Produce word for word the lines of the data below running from the one that has "Turn this picture" to the one that has "ROD_VALLEY = 0.72", inclusive, and no others.

── THE RECORDS ──

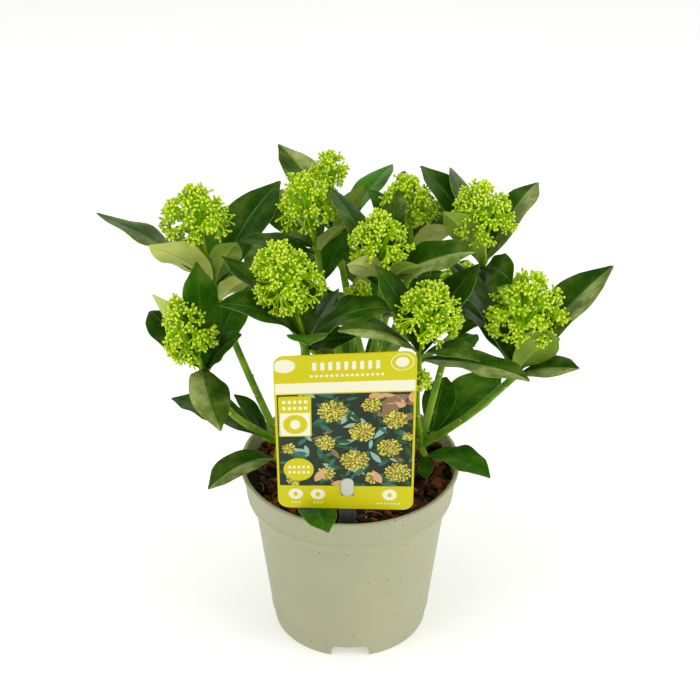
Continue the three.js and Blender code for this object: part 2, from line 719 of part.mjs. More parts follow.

───
── THE RECORDS ──

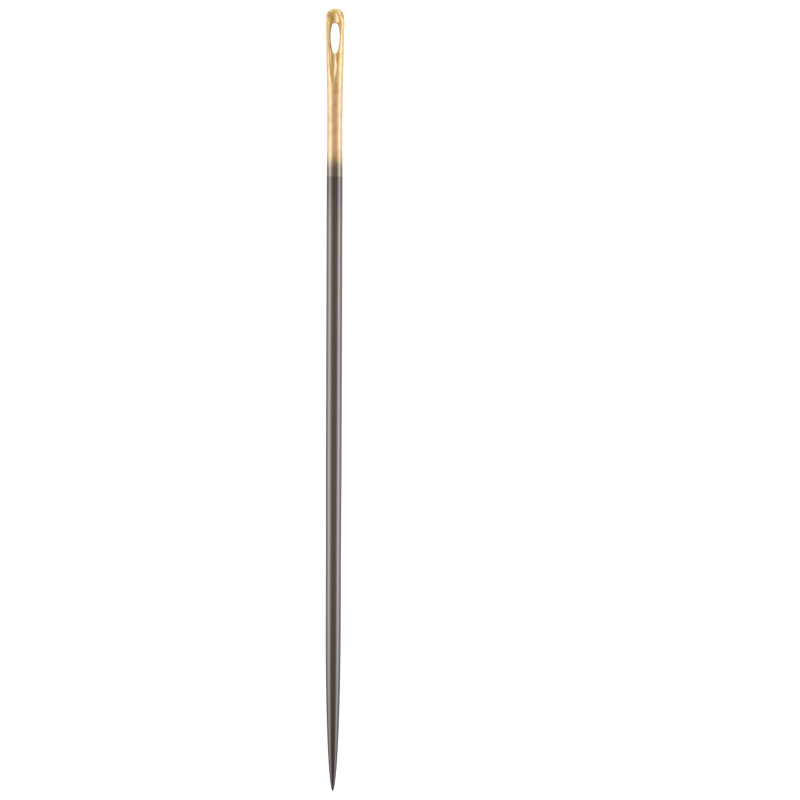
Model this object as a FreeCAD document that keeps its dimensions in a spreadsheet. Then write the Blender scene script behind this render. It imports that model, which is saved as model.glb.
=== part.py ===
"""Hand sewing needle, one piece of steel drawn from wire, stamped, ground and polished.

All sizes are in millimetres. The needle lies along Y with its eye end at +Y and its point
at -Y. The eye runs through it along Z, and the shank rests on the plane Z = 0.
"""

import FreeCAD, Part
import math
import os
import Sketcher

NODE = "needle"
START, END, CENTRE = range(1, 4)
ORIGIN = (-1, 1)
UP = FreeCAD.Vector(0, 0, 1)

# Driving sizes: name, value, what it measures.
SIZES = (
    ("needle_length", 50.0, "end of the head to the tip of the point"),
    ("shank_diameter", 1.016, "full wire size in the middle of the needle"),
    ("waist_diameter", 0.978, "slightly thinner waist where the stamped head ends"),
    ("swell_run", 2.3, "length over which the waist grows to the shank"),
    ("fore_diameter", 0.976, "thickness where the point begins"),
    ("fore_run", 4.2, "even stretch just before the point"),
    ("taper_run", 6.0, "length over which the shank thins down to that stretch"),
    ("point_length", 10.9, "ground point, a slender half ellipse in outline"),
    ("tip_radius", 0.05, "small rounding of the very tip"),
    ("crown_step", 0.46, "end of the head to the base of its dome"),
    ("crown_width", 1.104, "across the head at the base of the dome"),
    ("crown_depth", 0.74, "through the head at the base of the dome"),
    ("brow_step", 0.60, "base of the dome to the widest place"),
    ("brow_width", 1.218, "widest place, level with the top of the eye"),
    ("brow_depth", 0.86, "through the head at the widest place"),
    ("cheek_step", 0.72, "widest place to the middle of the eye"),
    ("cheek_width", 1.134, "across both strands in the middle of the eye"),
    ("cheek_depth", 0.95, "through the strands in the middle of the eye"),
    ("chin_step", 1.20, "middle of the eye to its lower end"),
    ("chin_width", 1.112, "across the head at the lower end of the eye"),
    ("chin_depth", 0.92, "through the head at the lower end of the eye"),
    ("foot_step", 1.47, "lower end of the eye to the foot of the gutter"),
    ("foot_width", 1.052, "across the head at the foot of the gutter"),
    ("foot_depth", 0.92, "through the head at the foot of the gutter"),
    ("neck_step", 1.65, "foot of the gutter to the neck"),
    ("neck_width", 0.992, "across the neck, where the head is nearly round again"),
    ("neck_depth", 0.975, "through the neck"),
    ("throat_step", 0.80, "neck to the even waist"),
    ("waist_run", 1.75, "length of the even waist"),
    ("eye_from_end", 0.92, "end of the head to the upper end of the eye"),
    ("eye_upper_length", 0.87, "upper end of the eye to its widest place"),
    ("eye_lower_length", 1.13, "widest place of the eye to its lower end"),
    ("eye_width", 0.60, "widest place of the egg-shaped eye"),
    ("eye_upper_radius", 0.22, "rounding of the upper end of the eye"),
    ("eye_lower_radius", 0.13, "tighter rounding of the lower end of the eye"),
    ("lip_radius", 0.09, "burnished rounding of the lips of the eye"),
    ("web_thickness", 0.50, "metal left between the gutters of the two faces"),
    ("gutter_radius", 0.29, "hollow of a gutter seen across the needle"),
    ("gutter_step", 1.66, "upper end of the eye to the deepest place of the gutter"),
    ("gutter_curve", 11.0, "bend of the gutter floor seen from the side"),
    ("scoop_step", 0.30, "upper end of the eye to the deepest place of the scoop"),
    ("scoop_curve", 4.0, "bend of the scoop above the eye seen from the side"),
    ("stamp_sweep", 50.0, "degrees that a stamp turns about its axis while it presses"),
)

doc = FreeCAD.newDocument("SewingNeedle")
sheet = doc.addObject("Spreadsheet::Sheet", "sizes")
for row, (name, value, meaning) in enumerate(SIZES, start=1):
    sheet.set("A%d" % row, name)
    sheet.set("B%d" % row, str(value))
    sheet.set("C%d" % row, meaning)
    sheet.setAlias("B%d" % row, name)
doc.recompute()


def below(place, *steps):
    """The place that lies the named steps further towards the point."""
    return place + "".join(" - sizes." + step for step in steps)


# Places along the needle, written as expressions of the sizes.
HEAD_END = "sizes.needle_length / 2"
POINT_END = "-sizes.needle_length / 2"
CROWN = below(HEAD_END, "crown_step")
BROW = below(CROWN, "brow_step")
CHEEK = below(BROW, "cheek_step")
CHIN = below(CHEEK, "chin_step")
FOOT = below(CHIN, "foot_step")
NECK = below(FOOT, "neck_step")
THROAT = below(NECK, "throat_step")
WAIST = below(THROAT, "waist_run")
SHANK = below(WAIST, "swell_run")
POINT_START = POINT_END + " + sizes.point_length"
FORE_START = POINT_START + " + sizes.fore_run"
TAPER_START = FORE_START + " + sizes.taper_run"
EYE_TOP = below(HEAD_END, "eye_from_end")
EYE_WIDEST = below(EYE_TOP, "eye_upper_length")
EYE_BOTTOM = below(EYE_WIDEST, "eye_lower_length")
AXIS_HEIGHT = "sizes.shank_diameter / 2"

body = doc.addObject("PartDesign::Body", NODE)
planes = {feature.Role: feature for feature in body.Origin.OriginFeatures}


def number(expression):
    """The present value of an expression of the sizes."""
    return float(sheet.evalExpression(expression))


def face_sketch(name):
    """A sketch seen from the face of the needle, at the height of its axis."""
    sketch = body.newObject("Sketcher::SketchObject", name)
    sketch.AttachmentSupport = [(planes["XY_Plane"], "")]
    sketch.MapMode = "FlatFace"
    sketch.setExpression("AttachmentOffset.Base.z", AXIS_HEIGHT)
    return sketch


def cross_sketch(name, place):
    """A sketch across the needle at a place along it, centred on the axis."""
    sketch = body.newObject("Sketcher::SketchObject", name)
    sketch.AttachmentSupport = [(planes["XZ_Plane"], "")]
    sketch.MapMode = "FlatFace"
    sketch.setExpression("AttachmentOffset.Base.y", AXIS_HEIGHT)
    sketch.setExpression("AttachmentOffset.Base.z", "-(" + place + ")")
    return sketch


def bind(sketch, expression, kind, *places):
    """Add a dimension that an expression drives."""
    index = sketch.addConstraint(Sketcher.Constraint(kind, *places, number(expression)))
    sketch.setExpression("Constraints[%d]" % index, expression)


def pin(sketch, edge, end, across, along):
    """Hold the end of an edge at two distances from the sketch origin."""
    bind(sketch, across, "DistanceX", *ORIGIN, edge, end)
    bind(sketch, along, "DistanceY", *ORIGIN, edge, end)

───
── THE RECORDS ──

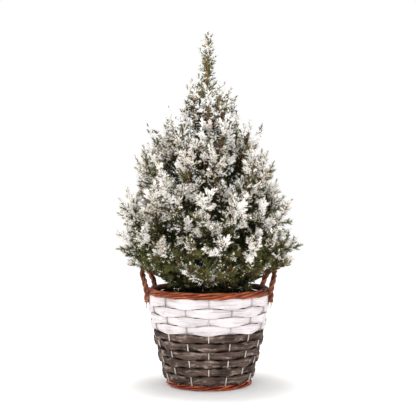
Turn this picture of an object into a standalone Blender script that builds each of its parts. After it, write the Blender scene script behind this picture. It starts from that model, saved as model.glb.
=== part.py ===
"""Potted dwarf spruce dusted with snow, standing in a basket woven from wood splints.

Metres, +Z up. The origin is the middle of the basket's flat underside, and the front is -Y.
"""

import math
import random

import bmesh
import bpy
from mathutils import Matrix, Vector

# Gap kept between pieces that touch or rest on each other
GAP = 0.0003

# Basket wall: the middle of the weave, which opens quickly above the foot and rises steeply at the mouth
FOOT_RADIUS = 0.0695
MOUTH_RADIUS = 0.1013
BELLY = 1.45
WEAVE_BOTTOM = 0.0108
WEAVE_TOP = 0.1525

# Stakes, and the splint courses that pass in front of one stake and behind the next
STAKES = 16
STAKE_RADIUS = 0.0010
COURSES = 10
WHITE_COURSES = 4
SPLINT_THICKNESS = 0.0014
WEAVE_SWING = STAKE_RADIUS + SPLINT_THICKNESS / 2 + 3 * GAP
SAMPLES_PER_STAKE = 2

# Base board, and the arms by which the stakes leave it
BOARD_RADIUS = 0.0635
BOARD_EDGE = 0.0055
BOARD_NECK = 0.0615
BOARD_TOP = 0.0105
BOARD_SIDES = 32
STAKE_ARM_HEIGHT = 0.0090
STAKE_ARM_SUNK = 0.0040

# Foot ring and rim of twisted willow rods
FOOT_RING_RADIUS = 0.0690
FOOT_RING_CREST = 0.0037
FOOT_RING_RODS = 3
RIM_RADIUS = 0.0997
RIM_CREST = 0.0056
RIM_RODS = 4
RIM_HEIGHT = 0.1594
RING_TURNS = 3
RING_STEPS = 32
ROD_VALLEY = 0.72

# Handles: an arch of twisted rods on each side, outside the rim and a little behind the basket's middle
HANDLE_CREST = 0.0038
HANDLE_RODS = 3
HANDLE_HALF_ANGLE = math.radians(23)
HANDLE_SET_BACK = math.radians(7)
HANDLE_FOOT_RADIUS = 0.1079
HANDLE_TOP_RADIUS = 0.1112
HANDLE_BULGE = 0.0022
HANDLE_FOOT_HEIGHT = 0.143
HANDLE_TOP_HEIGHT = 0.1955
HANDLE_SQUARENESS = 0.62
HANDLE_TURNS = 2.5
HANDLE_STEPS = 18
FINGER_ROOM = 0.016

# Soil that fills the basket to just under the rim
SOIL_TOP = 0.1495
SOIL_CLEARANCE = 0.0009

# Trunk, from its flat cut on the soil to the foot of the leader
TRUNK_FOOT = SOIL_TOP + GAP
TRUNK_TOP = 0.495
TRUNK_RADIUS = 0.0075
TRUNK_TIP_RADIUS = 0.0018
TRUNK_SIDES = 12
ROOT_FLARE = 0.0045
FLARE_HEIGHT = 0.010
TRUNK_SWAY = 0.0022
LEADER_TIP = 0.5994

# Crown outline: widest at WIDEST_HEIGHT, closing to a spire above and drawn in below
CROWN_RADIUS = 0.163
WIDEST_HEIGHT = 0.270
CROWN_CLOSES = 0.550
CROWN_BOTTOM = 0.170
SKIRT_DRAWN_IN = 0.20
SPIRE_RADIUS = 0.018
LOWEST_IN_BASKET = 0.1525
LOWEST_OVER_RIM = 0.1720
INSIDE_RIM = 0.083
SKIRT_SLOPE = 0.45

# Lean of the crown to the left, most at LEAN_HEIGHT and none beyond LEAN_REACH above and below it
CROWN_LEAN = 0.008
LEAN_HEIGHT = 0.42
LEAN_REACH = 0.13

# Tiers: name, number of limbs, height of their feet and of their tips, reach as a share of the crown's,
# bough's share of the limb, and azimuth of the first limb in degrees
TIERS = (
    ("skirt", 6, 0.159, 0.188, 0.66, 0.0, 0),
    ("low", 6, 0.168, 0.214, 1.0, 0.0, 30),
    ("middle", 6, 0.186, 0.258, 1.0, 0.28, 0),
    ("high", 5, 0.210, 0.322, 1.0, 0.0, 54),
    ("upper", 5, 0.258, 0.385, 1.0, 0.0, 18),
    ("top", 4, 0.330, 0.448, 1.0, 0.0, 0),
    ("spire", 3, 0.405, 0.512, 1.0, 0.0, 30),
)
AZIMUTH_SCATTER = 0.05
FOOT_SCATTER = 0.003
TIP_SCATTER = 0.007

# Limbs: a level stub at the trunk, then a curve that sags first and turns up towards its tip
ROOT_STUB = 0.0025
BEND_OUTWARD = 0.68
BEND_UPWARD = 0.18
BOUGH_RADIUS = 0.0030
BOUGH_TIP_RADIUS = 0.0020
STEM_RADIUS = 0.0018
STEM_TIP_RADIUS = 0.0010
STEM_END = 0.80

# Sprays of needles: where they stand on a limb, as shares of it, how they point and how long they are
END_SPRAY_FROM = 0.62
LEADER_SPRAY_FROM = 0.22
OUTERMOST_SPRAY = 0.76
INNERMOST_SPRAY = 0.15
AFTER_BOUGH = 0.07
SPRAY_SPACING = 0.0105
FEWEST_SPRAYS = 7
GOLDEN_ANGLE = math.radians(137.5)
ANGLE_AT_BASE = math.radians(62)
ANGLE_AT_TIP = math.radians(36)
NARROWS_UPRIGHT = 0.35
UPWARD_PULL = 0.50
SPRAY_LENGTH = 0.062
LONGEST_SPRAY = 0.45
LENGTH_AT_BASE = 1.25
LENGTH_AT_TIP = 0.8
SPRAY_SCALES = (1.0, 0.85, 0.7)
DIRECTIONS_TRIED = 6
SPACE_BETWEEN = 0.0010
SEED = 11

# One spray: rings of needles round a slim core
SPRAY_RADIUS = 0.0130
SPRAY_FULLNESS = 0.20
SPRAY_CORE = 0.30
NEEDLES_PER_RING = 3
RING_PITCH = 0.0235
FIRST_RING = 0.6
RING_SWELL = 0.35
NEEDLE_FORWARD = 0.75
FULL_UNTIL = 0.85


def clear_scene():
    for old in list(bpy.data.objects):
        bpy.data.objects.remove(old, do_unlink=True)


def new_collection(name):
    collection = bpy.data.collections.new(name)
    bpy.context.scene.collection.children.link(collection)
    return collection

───

_RESULT BELOW_
Turn this picture of an object into a standalone Blender script that builds each of its parts. After it, write the Blender scene script behind this picture. It starts from that model, saved as model.glb.
=== part.py ===
"""Potted dwarf spruce dusted with snow, standing in a basket woven from wood splints.

Metres, +Z up. The origin is the middle of the basket's flat underside, and the front is -Y.
"""

import math
import random

import bmesh
import bpy
from mathutils import Matrix, Vector

# Gap kept between pieces that touch or rest on each other
GAP = 0.0003

# Basket wall: the middle of the weave, which opens quickly above the foot and rises steeply at the mouth
FOOT_RADIUS = 0.0695
MOUTH_RADIUS = 0.1013
BELLY = 1.45
WEAVE_BOTTOM = 0.0108
WEAVE_TOP = 0.1525

# Stakes, and the splint courses that pass in front of one stake and behind the next
STAKES = 16
STAKE_RADIUS = 0.0010
COURSES = 10
WHITE_COURSES = 4
SPLINT_THICKNESS = 0.0014
WEAVE_SWING = STAKE_RADIUS + SPLINT_THICKNESS / 2 + 3 * GAP
SAMPLES_PER_STAKE = 2

# Base board, and the arms by which the stakes leave it
BOARD_RADIUS = 0.0635
BOARD_EDGE = 0.0055
BOARD_NECK = 0.0615
BOARD_TOP = 0.0105
BOARD_SIDES = 32
STAKE_ARM_HEIGHT = 0.0090
STAKE_ARM_SUNK = 0.0040

# Foot ring and rim of twisted willow rods
FOOT_RING_RADIUS = 0.0690
FOOT_RING_CREST = 0.0037
FOOT_RING_RODS = 3
RIM_RADIUS = 0.0997
RIM_CREST = 0.0056
RIM_RODS = 4
RIM_HEIGHT = 0.1594
RING_TURNS = 3
RING_STEPS = 32
ROD_VALLEY = 0.72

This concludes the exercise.